On the city’s left bank, in Darnitskyi district in south-east Kyiv, two missiles hit a residential area directly, causing devastation.
One missile left a giant crater next to a kindergarten and the buildings all around have been gutted by fire, their metal balconies twisted.
The second missile landed a few steps away and hit the end of a 9-storey block of flats. It has collapsed, sliding off the face of the building, into a heap of concrete. One local told the BBC that several people were missing and they may have been in the basement, sheltering.
There are smashed cars and smashed windows and a thick layer of grey ash coating everything and everyone.
Rescuers have been trying to dig through the rubble to reach them as relatives watch, in tears.
Svitlana, who lives next to the building that was hit, told the BBC she was hiding in the corridor during the air raid and heard the explosions.
“It wasn’t scary,” she shrugged, “Because I’ve been through it all before.” She then revealed that she had been badly injured in another Russian strike on another town which killed her mother.

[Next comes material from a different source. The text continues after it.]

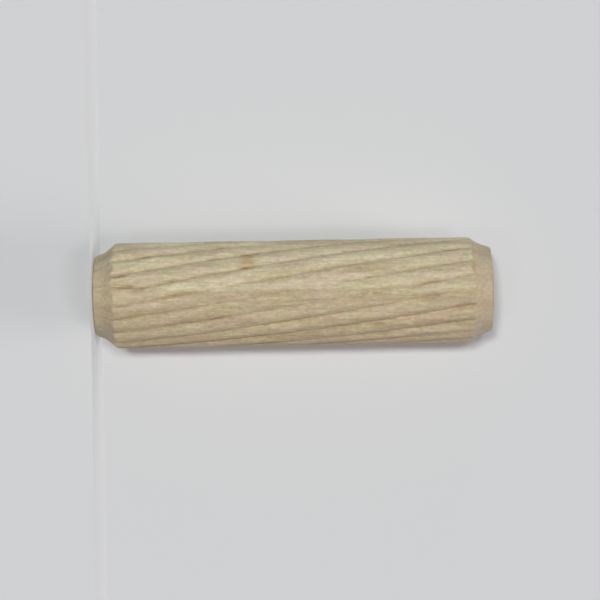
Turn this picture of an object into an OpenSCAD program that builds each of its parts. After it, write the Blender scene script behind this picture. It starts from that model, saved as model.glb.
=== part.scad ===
// Spiral-grooved wooden dowel pin.
// One turned and pressed piece of hardwood that stands on one of its two like ends.
// The pin's axis is +Z and its lower end face lies on Z = 0.

/* [Pin] */
// Length from end face to end face, mm
pin_length = 30; // [20:0.5:60]
// Diameter over the lands, which are the stretches between the grooves, mm
pin_diameter = 8; // [6:0.1:12]

/* [Ends] */
// Length along the axis of the steep shoulder, next to the grooved body, mm
shoulder_length = 0.8; // [0.3:0.05:2]
// How far the steep shoulder drops below the body, on the radius, mm
shoulder_depth = 0.6; // [0.2:0.05:1]
// Length along the axis of the shallow nose, between the shoulder and the end face, mm
nose_length = 0.85; // [0.3:0.05:2]
// How far the shallow nose drops below the shoulder's foot, on the radius, mm
nose_depth = 0.3; // [0.1:0.05:0.9]

/* [Grooves] */
// Number of grooves around the pin
groove_count = 21; // [6:1:28]
// Width of a groove across its mouth, mm
groove_width = 0.4; // [0.1:0.02:0.5]
// Depth of a groove below the lands, mm
groove_depth = 0.18; // [0.06:0.01:0.3]
// Angle between a groove and the pin's axis, degrees
groove_angle = 9.8; // [2:0.1:20]
// Hand of the grooves
groove_hand = "left"; // [left, right]
// Where one groove lies at half height, degrees round the pin from +X
first_groove_at = 268; // [0:1:359]

/* [Hidden] */

// Pale, unfinished beech
beech = "#cdb88e";
// Facets of the turned surfaces where they are drawn as a mesh
round_facets = 96;
// Largest turn of a groove wall from one slice to the next, degrees
slice_turn = 5;
// How far a groove cutter runs past the pin, beyond its surface and beyond each end face
cutter_overrun = 0.5;

pin_radius = pin_diameter / 2;
shoulder_foot_radius = pin_radius - shoulder_depth;
end_face_radius = shoulder_foot_radius - nose_depth;
chamfer_length = nose_length + shoulder_length;

groove_pitch_angle = 360 / groove_count;
cutter_length = pin_length + 2 * cutter_overrun;
cutter_half_width = groove_width / 2 * (groove_depth + cutter_overrun) / groove_depth;
// A groove moves round the pin by tan(groove_angle) for each unit of height
cutter_turn = cutter_length * tan(groove_angle) / pin_radius * 180 / PI;
cutter_slices = ceil(cutter_turn / slice_turn);
// A positive twist turns clockwise on the way up, which is a left-hand groove
twist_sign = groove_hand == "left" ? 1 : -1;

// The turned pin before it is grooved: a cylinder with a two-step chamfer at each end
module turned_blank() {
    rotate_extrude($fn = round_facets)
        polygon([
            [0, 0],
            [end_face_radius, 0],
            [shoulder_foot_radius, nose_length],
            [pin_radius, chamfer_length],
            [pin_radius, pin_length - chamfer_length],
            [shoulder_foot_radius, pin_length - nose_length],
            [end_face_radius, pin_length],
            [0, pin_length]
        ]);
}

// The V of one groove, seen along the axis, with its point on the groove's bottom
module groove_section() {
    polygon([
        [pin_radius - groove_depth, 0],
        [pin_radius + cutter_overrun, -cutter_half_width],
        [pin_radius + cutter_overrun, cutter_half_width]
    ]);
}

// All the grooves, evenly spaced and twisted together.
// They start half the turn early, so that the first one reaches its place at half height.
module groove_cutters() {
    translate([0, 0, -cutter_overrun])
        rotate(first_groove_at + twist_sign * cutter_turn / 2)
            linear_extrude(height = cutter_length, twist = twist_sign * cutter_turn, slices = cutter_slices)
                for (i = [0 : groove_count - 1])
                    rotate(i * groove_pitch_angle)
                        groove_section();
}

module dowel_pin() {
    color(beech)
        difference() {
            turned_blank();
            groove_cutters();
        }
}

dowel_pin();
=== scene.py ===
"""Spiral-grooved beech dowel pin, standing on one end in front of a sheet of paper.

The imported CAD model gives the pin's size and place. This script models the pressed and
turned surface of the wood and its grain, and adds the floor, paper, lights and camera.
"""

import math

import bmesh
import bpy
from mathutils import Matrix, Vector, noise


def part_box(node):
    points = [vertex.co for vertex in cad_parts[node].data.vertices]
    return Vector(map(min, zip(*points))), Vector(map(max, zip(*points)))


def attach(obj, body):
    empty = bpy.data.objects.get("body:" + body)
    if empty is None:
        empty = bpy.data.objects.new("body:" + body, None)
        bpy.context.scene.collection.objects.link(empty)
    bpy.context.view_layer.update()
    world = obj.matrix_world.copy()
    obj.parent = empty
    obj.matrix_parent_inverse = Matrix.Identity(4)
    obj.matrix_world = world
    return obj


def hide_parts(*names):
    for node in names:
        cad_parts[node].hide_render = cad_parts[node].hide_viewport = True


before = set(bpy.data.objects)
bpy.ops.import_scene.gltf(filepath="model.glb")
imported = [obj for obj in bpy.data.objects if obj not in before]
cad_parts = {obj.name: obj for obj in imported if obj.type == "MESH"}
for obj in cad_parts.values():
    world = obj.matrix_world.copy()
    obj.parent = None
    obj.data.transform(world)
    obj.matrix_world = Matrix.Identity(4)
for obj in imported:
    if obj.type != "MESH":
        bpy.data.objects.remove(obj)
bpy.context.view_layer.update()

bl_info = {
    "name": "Spiral Dowel Pin",
    "version": (1, 0, 0),
    "blender": (4, 5, 0),
    "location": "View3D > Sidebar > Dowel Pin",
    "description": "A spiral-grooved wooden dowel pin with its grain, paper backdrop and soft light",
    "category": "Add Mesh",
}

MM = 0.001
# Points of a mesh that are nearer than this, in metres, are the same point
SAME_POINT = 1e-7
PIN_LOW, PIN_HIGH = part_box("dowel_pin")
PIN_RADIUS = (PIN_HIGH.x - PIN_LOW.x) / 2
PIN_LENGTH = PIN_HIGH.z - PIN_LOW.z
PIN_CENTRE = (PIN_LOW + PIN_HIGH) / 2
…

Two years later, her son was killed in action fighting for Ukraine.
Oleksiy, his face covered in cuts and blood, told the BBC he had stepped outside to smoke after he heard the first missile, then the second one landed and he was hit by flying glass.
“This is not retaliation by Russia for Ukrainian strikes,” he said, dismissing Moscow’s explanation for its latest attack. “They started this war. This is a residential area. And they targeted it.”